Nicole luxuriates in Linda’s lap like she’s some kind of movie star lounging on a silk pillow. Her big eyes close as Marchi scratches behind the donkey’s long, snowy ears and brushes her thick baby fluff. When she grows up, she’ll loose the soft fur, but for now, she looks as fluffy as a baby duck.

The babies, or foals, weigh about 20-30 pounds at birth, and when they reach maturity, they’ll weigh 200-300 pounds. If mini donkeys ever reach a height more lofty than 36 inches, they don’t become mere donkeys but instead are deemed oversized miniature donkeys.

Unlike a mule, which is a mix between a donkey and a horse and is sterile, miniature donkeys can reproduce. And unlike miniature horses, Marchi says miniature donkeys were not bred to be small; they are a natural breed of donkey.

In Sicily and Sardinia, mini donkeys are still used to carry packs. They can haul about 100 pounds, and while people can’t ride them, children can — and maybe super models weighing less than 100 pounds.

Linda says her three children learned their equestrian riding skills on the backs of mini donkeys. In fact, according to the National Miniature Donkey Association, mini donkeys’ good temperaments make them trustworthy animals around small children, the elderly and the handicapped.

The only danger Linda’s mini donkeys seem to pose is nibbling and nudging. They have a fetish for some shoes, especially shiny, patent leather shoes that a reporter might wear, and constantly sniff and try a gentle nibble.

The nudging is rather funny, and soon after entering the pasture, Brett laughs and says, “They’ll goose ya!”

The donkeys love attention and each wants to be scratched and patted by anyone around. Unfortunately on this day, there are about 20 mini donkeys and only six hands available, so the donkeys nudge legs and bottoms to get some attention. Then they look up with big eyes and press their velvet noses against your leg. There’s no choice but to pat them some more. It’s an adorable trap.

Valley resident and miniature donkey owner Gail Frazar says the donkeys’ sweet looks and need for attention won her heart, so she took some home recently. “We went to buy two … and then we said, ‘Oh, look how cute this one is,’ and then, ‘Oh look at how cute this one is,’” she says, laughing. “We left with eight.”

The miniature donkeys want to socialize and usually pair off, Frazar says, so it’s best to have an even number of them. Linda encourages people to buy the donkeys in pairs or have another animal available to befriend it. Mini donkeys will be chums with goats, horses and dogs. She even sold one mini donkey to a lady who wanted a companion for her blind horse.

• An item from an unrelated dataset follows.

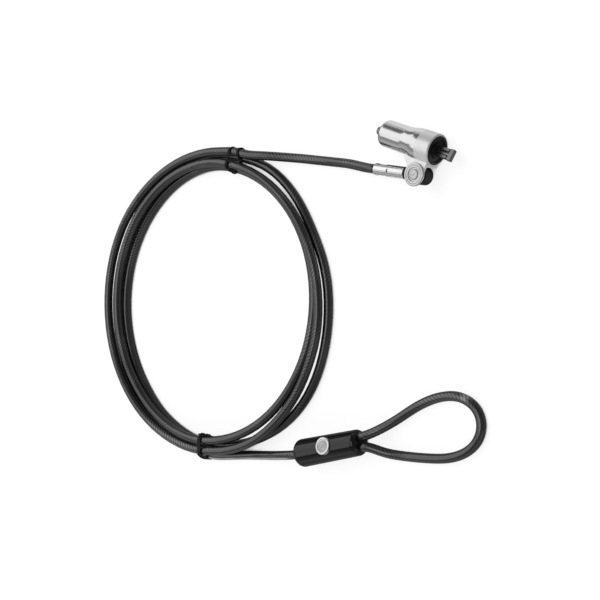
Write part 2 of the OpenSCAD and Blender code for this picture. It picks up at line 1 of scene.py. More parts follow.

Besides breeding the mini donkeys, the Marchi family also shows them in national competitions. The mini donkeys get invited to pull mini carts in local parades and activities. They’re a part of the nativity at the Santa Barbara Mission each Christmas and participate in Easter activities, as well. “Palm Sunday is a really big day for donkeys,” Linda says with a gentle laugh.

Her mini donkeys have even appeared in national advertisements and have been on “The Ellen Show.” Linda has given her information to an agent who represents animals in Hollywood, though she’s not sure if they’ll ever become mini movie stars.

The mini pleasures seem completely satisfying for these little donkeys.